*Supplied records*.
============================================================
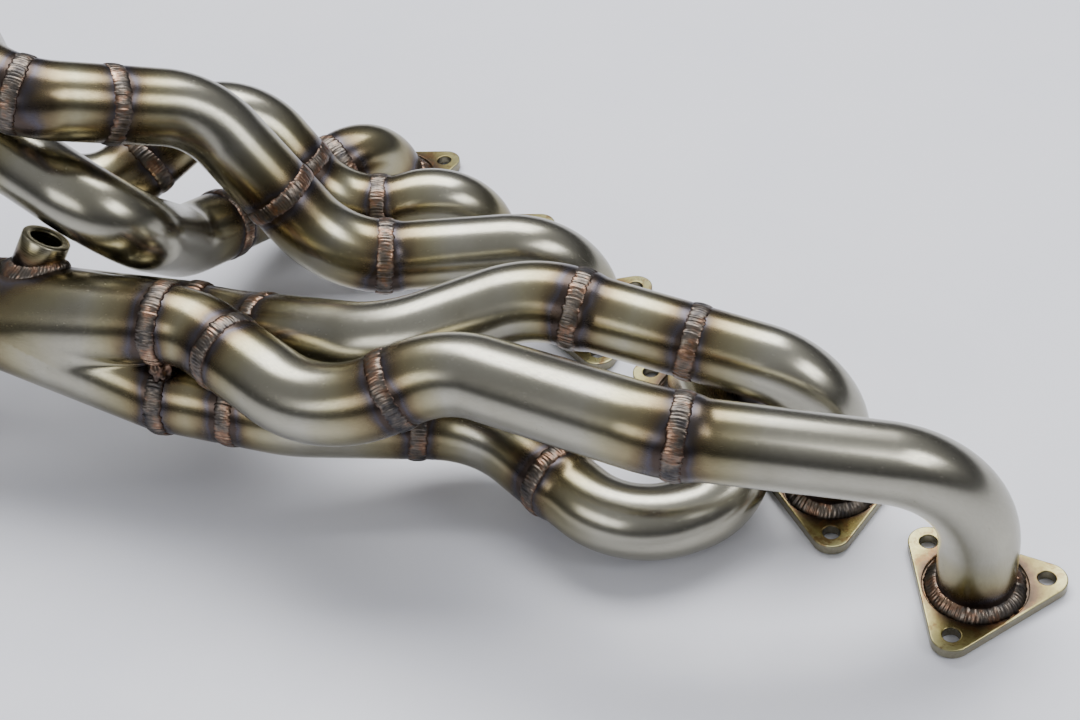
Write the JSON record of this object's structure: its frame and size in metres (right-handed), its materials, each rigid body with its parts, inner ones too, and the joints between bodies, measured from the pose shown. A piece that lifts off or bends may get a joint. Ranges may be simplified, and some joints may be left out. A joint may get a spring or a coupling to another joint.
{
  "type": "racing exhaust header pair",
  "caption": "Stepped, welded stainless exhaust headers for an in-line engine: bent primary tubes run from port flanges to merge collectors with sensor bosses, outlet pipes and clamp flanges",
  "frame": {"origin": "Centre of port 1 on the face that meets the cylinder head", "axes": "+X along the row of ports from port 1 to port 6, +Y out of the engine bay side towards the collectors, +Z away from the head along the start of each tube"},
  "size_m": [1.0035, 0.4982, 0.2555],
  "materials": {
    "flange_steel": "Laser-cut stainless plate, straw and olive heat tint",
    "tube_steel": "Satin stainless tube with straw, purple and blue heat tint beside each weld",
    "weld_bead": "Rippled TIG bead, dark grey-blue with copper edges",
    "collector_steel": "Satin stainless, formed and welded",
    "turned_steel": "Turned stainless with fine tool marks"
  },
  "bodies": {
    "root": {"flange_1": "flange_steel", "flange_2": "flange_steel", "flange_3": "flange_steel", "flange_4": "flange_steel", "flange_5": "flange_steel", "flange_6": "flange_steel", "a1_leg": "tube_steel", "a1_mid": "tube_steel", "a1_bend": "tube_steel", "a1_stub": "tube_steel", "a2_leg": "tube_steel", "a2_link": "tube_steel", "a2_bend": "tube_steel", "a2_stub": "tube_steel", "a3_leg": "tube_steel", "a3_ubend": "tube_steel", "a3_bend": "tube_steel", "a3_run": "tube_steel", "a3_stub": "tube_steel", "b1_leg": "tube_steel", "b1_mid": "tube_steel", "b1_bend": "tube_steel", "b1_run": "tube_steel", "b1_stub": "tube_steel", "b2_leg": "tube_steel", "b2_mid": "tube_steel", "b2_bend": "tube_steel", "b2_run": "tube_steel", "b2_stub": "tube_steel", "b3_leg": "tube_steel", "b3_link": "tube_steel", "b3_run": "tube_steel", "b3_stub": "tube_steel", "welds_a1": "weld_bead", "welds_a2": "weld_bead", "welds_a3": "weld_bead", "welds_b1": "weld_bead", "welds_b2": "weld_bead", "welds_b3": "weld_bead", "collector_a": "collector_steel", "collector_b": "collector_steel", "spike_a": "collector_steel", "spike_b": "collector_steel", "bung_a": "turned_steel", "bung_b": "turned_steel", "welds_collector_a": "weld_bead", "welds_collector_b": "weld_bead", "outlet_pipe_a": "collector_steel", "outlet_pipe_b": "collector_steel", "outlet_flange_a": "turned_steel", "outlet_flange_b": "turned_steel"}
  },
  "joints": []
}
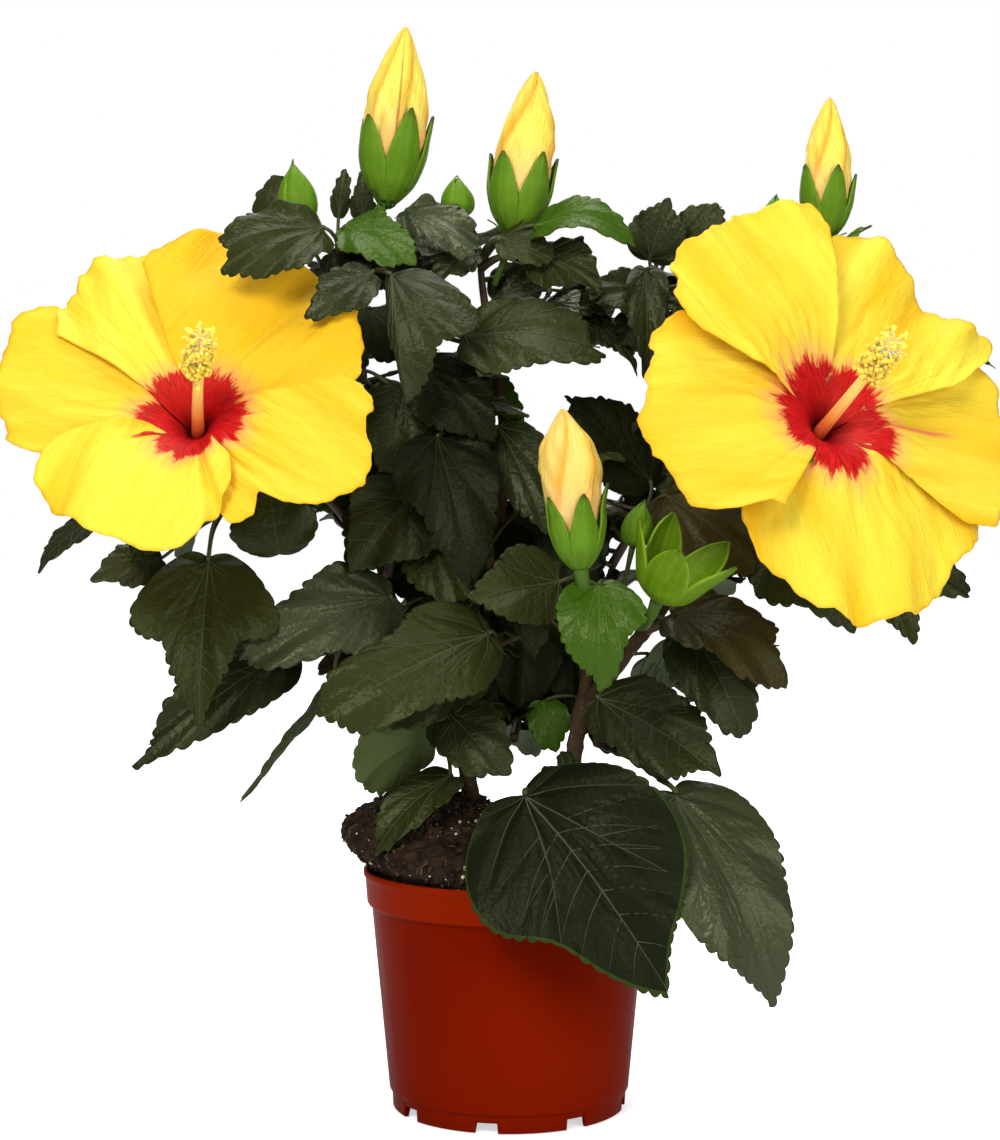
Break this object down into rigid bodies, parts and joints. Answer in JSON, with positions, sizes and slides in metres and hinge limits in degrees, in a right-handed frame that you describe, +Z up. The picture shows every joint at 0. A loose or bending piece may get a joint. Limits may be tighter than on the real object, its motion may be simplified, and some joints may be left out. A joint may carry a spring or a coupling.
{
  "type": "potted hibiscus shrub",
  "caption": "Hibiscus shrub with yellow blooms, pointed buds and dark glossy leaves, standing in a terracotta-coloured plastic nursery pot.",
  "frame": {"origin": "middle of the pot's flat underside", "axes": "+Z up; the two open blooms face -Y; +X is to the right when the blooms are seen from the front"},
  "size_m": [0.4049, 0.2116, 0.442],
  "materials": {
    "pot": "satin",
    "peat": "matte",
    "bark": "matte",
    "leaf": "satin",
    "petal": "matte",
    "bud": "matte",
    "sepal": "satin"
  },
  "bodies": {
    "root": {"pot": "pot", "soil": "peat", "stem_left": "bark", "stem_right": "bark", "bough_left": "bark", "bough_centre": "bark", "bough_middle": "bark", "bough_right": "bark", "bloom_left": "petal", "bloom_right": "petal", "bud_top_left": "bud", "bud_top_centre": "bud", "bud_top_right": "bud", "bud_front": "bud", "spent_calyx": "sepal", "foliage_front": "leaf", "foliage_front_right": "leaf", "foliage_middle": "leaf", "foliage_lower_right": "leaf", "foliage_right_low": "leaf", "foliage_left": "leaf", "foliage_mid_left": "leaf", "foliage_lower_left": "leaf", "foliage_low": "leaf", "foliage_centre": "leaf", "foliage_centre_left": "leaf", "foliage_centre_right": "leaf", "foliage_top_left": "leaf", "foliage_top_centre": "leaf", "foliage_upper_centre": "leaf", "foliage_top_right": "leaf", "foliage_right_top": "leaf", "foliage_right_under": "leaf", "foliage_back_left": "leaf", "foliage_back_centre": "leaf", "foliage_back_right": "leaf", "foliage_back_low": "leaf"}
  },
  "joints": []
}
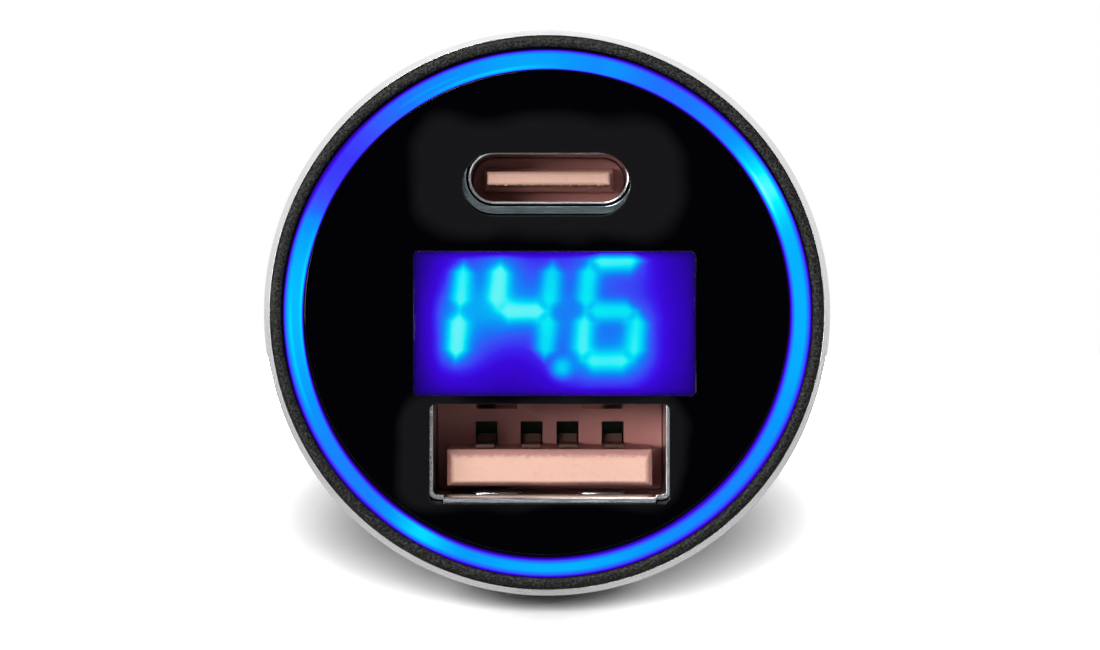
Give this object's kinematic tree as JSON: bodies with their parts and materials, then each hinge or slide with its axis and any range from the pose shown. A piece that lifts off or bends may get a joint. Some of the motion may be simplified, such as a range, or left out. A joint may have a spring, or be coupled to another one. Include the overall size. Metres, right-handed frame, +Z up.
============================================================
*What the task asks*. Reproduce the material exactly, with every line intact.

*Answer below*.
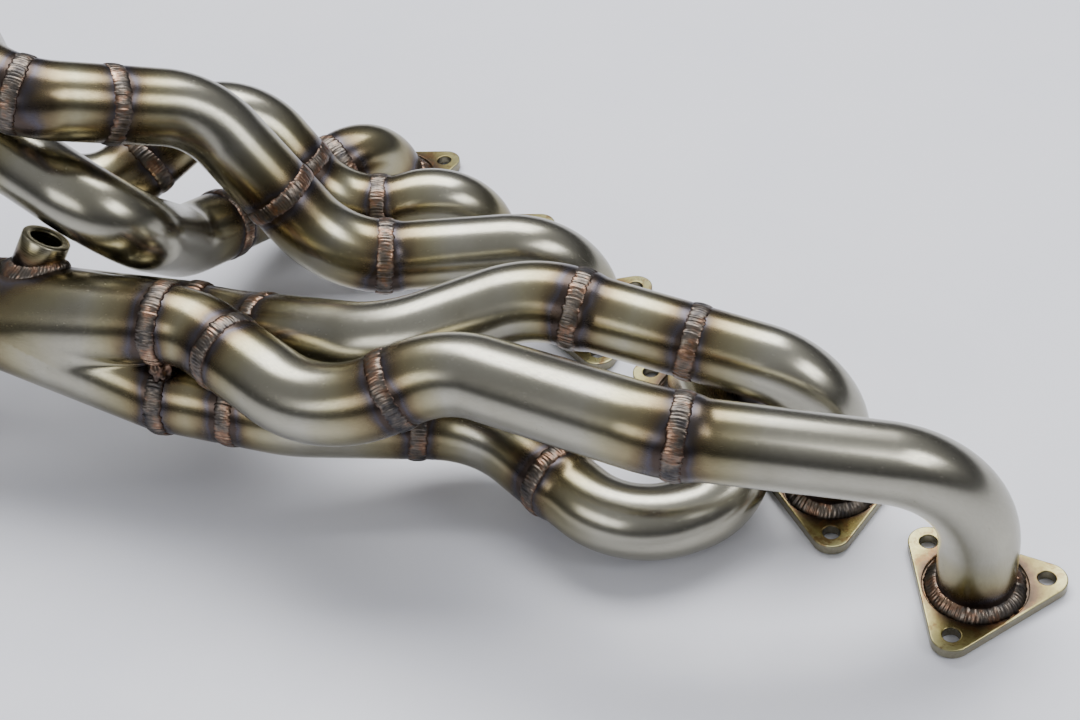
Write the JSON record of this object's structure: its frame and size in metres (right-handed), its materials, each rigid body with its parts, inner ones too, and the joints between bodies, measured from the pose shown. A piece that lifts off or bends may get a joint. Ranges may be simplified, and some joints may be left out. A joint may get a spring or a coupling to another joint.
{
  "type": "racing exhaust header pair",
  "caption": "Stepped, welded stainless exhaust headers for an in-line engine: bent primary tubes run from port flanges to merge collectors with sensor bosses, outlet pipes and clamp flanges",
  "frame": {"origin": "Centre of port 1 on the face that meets the cylinder head", "axes": "+X along the row of ports from port 1 to port 6, +Y out of the engine bay side towards the collectors, +Z away from the head along the start of each tube"},
  "size_m": [1.0035, 0.4982, 0.2555],
  "materials": {
    "flange_steel": "Laser-cut stainless plate, straw and olive heat tint",
    "tube_steel": "Satin stainless tube with straw, purple and blue heat tint beside each weld",
    "weld_bead": "Rippled TIG bead, dark grey-blue with copper edges",
    "collector_steel": "Satin stainless, formed and welded",
    "turned_steel": "Turned stainless with fine tool marks"
  },
  "bodies": {
    "root": {"flange_1": "flange_steel", "flange_2": "flange_steel", "flange_3": "flange_steel", "flange_4": "flange_steel", "flange_5": "flange_steel", "flange_6": "flange_steel", "a1_leg": "tube_steel", "a1_mid": "tube_steel", "a1_bend": "tube_steel", "a1_stub": "tube_steel", "a2_leg": "tube_steel", "a2_link": "tube_steel", "a2_bend": "tube_steel", "a2_stub": "tube_steel", "a3_leg": "tube_steel", "a3_ubend": "tube_steel", "a3_bend": "tube_steel", "a3_run": "tube_steel", "a3_stub": "tube_steel", "b1_leg": "tube_steel", "b1_mid": "tube_steel", "b1_bend": "tube_steel", "b1_run": "tube_steel", "b1_stub": "tube_steel", "b2_leg": "tube_steel", "b2_mid": "tube_steel", "b2_bend": "tube_steel", "b2_run": "tube_steel", "b2_stub": "tube_steel", "b3_leg": "tube_steel", "b3_link": "tube_steel", "b3_run": "tube_steel", "b3_stub": "tube_steel", "welds_a1": "weld_bead", "welds_a2": "weld_bead", "welds_a3": "weld_bead", "welds_b1": "weld_bead", "welds_b2": "weld_bead", "welds_b3": "weld_bead", "collector_a": "collector_steel", "collector_b": "collector_steel", "spike_a": "collector_steel", "spike_b": "collector_steel", "bung_a": "turned_steel", "bung_b": "turned_steel", "welds_collector_a": "weld_bead", "welds_collector_b": "weld_bead", "outlet_pipe_a": "collector_steel", "outlet_pipe_b": "collector_steel", "outlet_flange_a": "turned_steel", "outlet_flange_b": "turned_steel"}
  },
  "joints": []
}
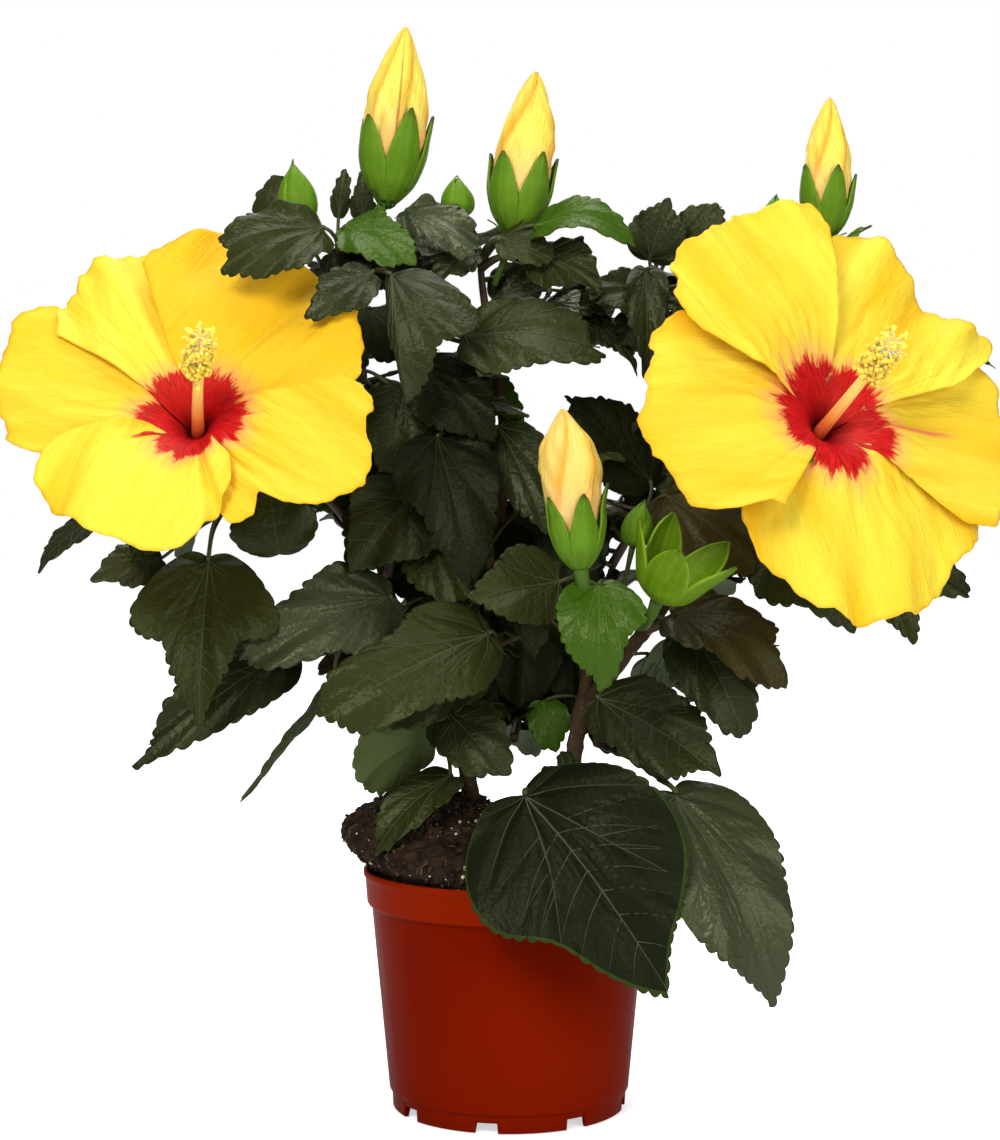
Break this object down into rigid bodies, parts and joints. Answer in JSON, with positions, sizes and slides in metres and hinge limits in degrees, in a right-handed frame that you describe, +Z up. The picture shows every joint at 0. A loose or bending piece may get a joint. Limits may be tighter than on the real object, its motion may be simplified, and some joints may be left out. A joint may carry a spring or a coupling.
{
  "type": "potted hibiscus shrub",
  "caption": "Hibiscus shrub with yellow blooms, pointed buds and dark glossy leaves, standing in a terracotta-coloured plastic nursery pot.",
  "frame": {"origin": "middle of the pot's flat underside", "axes": "+Z up; the two open blooms face -Y; +X is to the right when the blooms are seen from the front"},
  "size_m": [0.4049, 0.2116, 0.442],
  "materials": {
    "pot": "satin",
    "peat": "matte",
    "bark": "matte",
    "leaf": "satin",
    "petal": "matte",
    "bud": "matte",
    "sepal": "satin"
  },
  "bodies": {
    "root": {"pot": "pot", "soil": "peat", "stem_left": "bark", "stem_right": "bark", "bough_left": "bark", "bough_centre": "bark", "bough_middle": "bark", "bough_right": "bark", "bloom_left": "petal", "bloom_right": "petal", "bud_top_left": "bud", "bud_top_centre": "bud", "bud_top_right": "bud", "bud_front": "bud", "spent_calyx": "sepal", "foliage_front": "leaf", "foliage_front_right": "leaf", "foliage_middle": "leaf", "foliage_lower_right": "leaf", "foliage_right_low": "leaf", "foliage_left": "leaf", "foliage_mid_left": "leaf", "foliage_lower_left": "leaf", "foliage_low": "leaf", "foliage_centre": "leaf", "foliage_centre_left": "leaf", "foliage_centre_right": "leaf", "foliage_top_left": "leaf", "foliage_top_centre": "leaf", "foliage_upper_centre": "leaf", "foliage_top_right": "leaf", "foliage_right_top": "leaf", "foliage_right_under": "leaf", "foliage_back_left": "leaf", "foliage_back_centre": "leaf", "foliage_back_right": "leaf", "foliage_back_low": "leaf"}
  },
  "joints": []
}
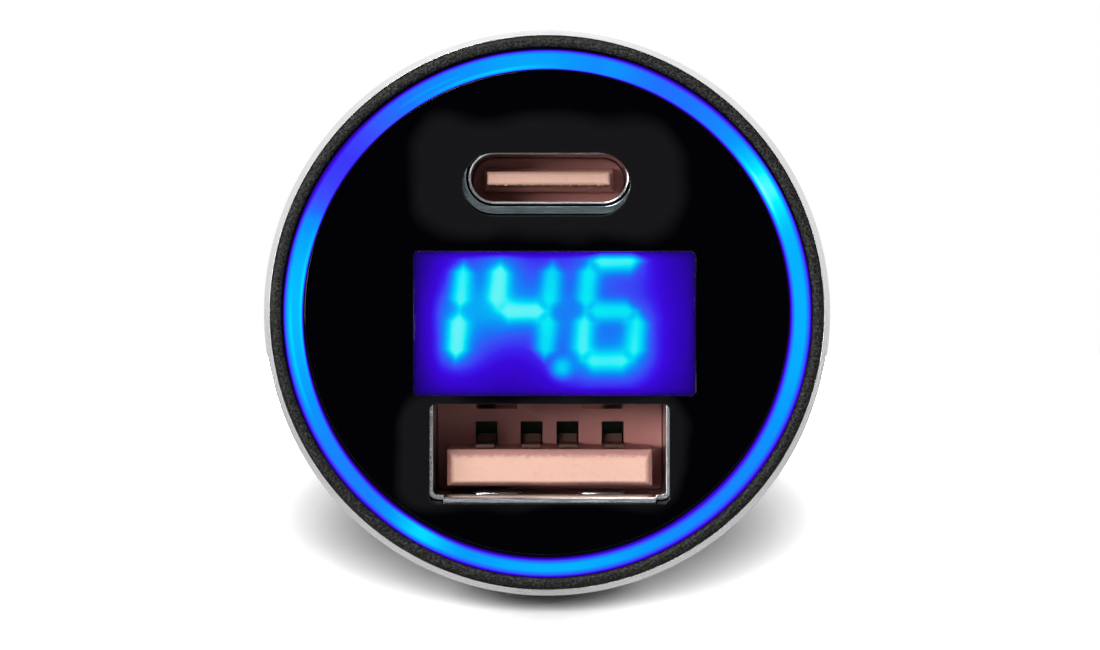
Give this object's kinematic tree as JSON: bodies with their parts and materials, then each hinge or slide with its axis and any range from the pose shown. A piece that lifts off or bends may get a joint. Some of the motion may be simplified, such as a range, or left out. A joint may have a spring, or be coupled to another one. Include the overall size. Metres, right-handed frame, +Z up.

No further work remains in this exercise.